**DIRECTIONS FOR THIS TASK**
Write out every line of the material exactly as it appears.

**DATA SECTION**
==*==

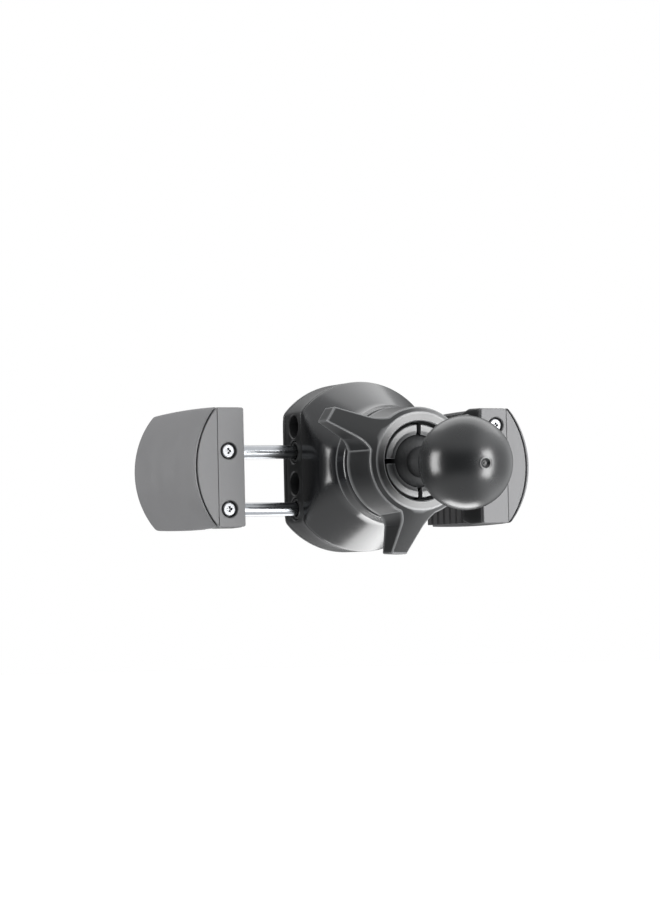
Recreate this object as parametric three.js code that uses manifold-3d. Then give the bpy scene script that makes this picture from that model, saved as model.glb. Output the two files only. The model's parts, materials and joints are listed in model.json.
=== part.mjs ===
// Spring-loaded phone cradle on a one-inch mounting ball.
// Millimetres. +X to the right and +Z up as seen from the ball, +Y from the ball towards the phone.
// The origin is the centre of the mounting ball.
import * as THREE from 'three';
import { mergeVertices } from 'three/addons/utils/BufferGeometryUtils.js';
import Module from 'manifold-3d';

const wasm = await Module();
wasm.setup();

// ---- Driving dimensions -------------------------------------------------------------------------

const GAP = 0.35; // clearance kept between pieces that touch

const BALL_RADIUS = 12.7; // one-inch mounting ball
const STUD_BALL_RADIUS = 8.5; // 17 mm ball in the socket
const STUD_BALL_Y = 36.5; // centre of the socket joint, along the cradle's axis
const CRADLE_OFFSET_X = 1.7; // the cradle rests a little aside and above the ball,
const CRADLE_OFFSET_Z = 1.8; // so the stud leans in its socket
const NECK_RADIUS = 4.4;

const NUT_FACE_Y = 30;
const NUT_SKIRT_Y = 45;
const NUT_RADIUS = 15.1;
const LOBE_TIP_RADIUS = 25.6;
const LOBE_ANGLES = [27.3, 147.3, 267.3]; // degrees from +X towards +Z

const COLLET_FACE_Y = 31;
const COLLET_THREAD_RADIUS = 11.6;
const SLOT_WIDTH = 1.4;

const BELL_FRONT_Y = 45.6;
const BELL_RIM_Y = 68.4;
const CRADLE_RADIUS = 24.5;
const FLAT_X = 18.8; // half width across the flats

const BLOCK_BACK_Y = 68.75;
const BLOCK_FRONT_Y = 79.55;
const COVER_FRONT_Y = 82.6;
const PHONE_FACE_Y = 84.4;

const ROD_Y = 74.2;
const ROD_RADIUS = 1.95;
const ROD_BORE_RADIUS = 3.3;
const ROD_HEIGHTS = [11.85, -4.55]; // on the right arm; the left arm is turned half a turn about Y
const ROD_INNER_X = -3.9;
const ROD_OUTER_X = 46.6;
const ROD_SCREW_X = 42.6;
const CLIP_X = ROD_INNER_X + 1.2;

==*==

**RESULT OF THIS TASK**
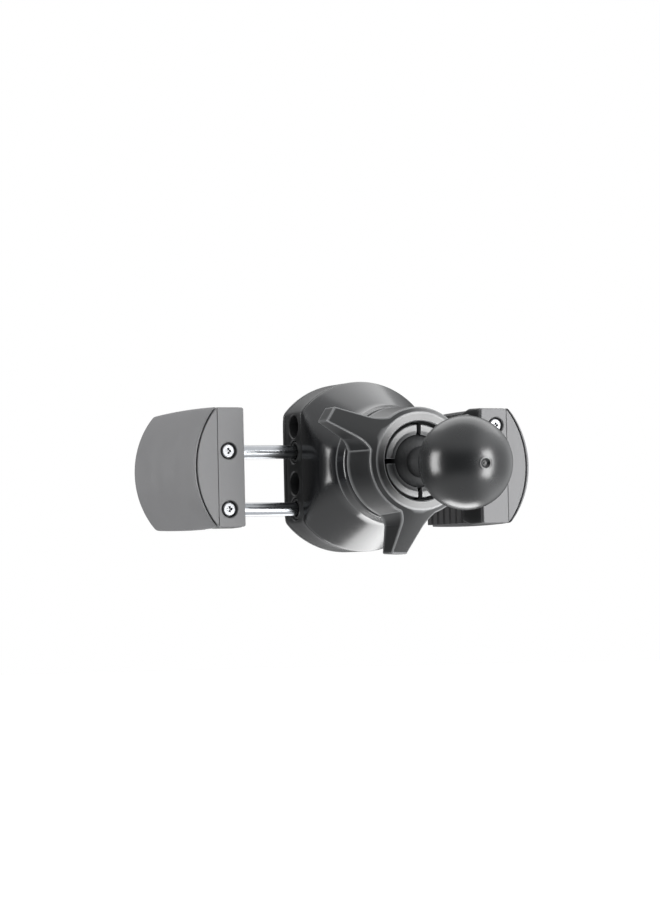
Recreate this object as parametric three.js code that uses manifold-3d. Then give the bpy scene script that makes this picture from that model, saved as model.glb. Output the two files only. The model's parts, materials and joints are listed in model.json.
=== part.mjs ===
// Spring-loaded phone cradle on a one-inch mounting ball.
// Millimetres. +X to the right and +Z up as seen from the ball, +Y from the ball towards the phone.
// The origin is the centre of the mounting ball.
import * as THREE from 'three';
import { mergeVertices } from 'three/addons/utils/BufferGeometryUtils.js';
import Module from 'manifold-3d';

const wasm = await Module();
wasm.setup();

// ---- Driving dimensions -------------------------------------------------------------------------

const GAP = 0.35; // clearance kept between pieces that touch

const BALL_RADIUS = 12.7; // one-inch mounting ball
const STUD_BALL_RADIUS = 8.5; // 17 mm ball in the socket
const STUD_BALL_Y = 36.5; // centre of the socket joint, along the cradle's axis
const CRADLE_OFFSET_X = 1.7; // the cradle rests a little aside and above the ball,
const CRADLE_OFFSET_Z = 1.8; // so the stud leans in its socket
const NECK_RADIUS = 4.4;

const NUT_FACE_Y = 30;
const NUT_SKIRT_Y = 45;
const NUT_RADIUS = 15.1;
const LOBE_TIP_RADIUS = 25.6;
const LOBE_ANGLES = [27.3, 147.3, 267.3]; // degrees from +X towards +Z

const COLLET_FACE_Y = 31;
const COLLET_THREAD_RADIUS = 11.6;
const SLOT_WIDTH = 1.4;

const BELL_FRONT_Y = 45.6;
const BELL_RIM_Y = 68.4;
const CRADLE_RADIUS = 24.5;
const FLAT_X = 18.8; // half width across the flats

const BLOCK_BACK_Y = 68.75;
const BLOCK_FRONT_Y = 79.55;
const COVER_FRONT_Y = 82.6;
const PHONE_FACE_Y = 84.4;

const ROD_Y = 74.2;
const ROD_RADIUS = 1.95;
const ROD_BORE_RADIUS = 3.3;
const ROD_HEIGHTS = [11.85, -4.55]; // on the right arm; the left arm is turned half a turn about Y
const ROD_INNER_X = -3.9;
const ROD_OUTER_X = 46.6;
const ROD_SCREW_X = 42.6;
const CLIP_X = ROD_INNER_X + 1.2;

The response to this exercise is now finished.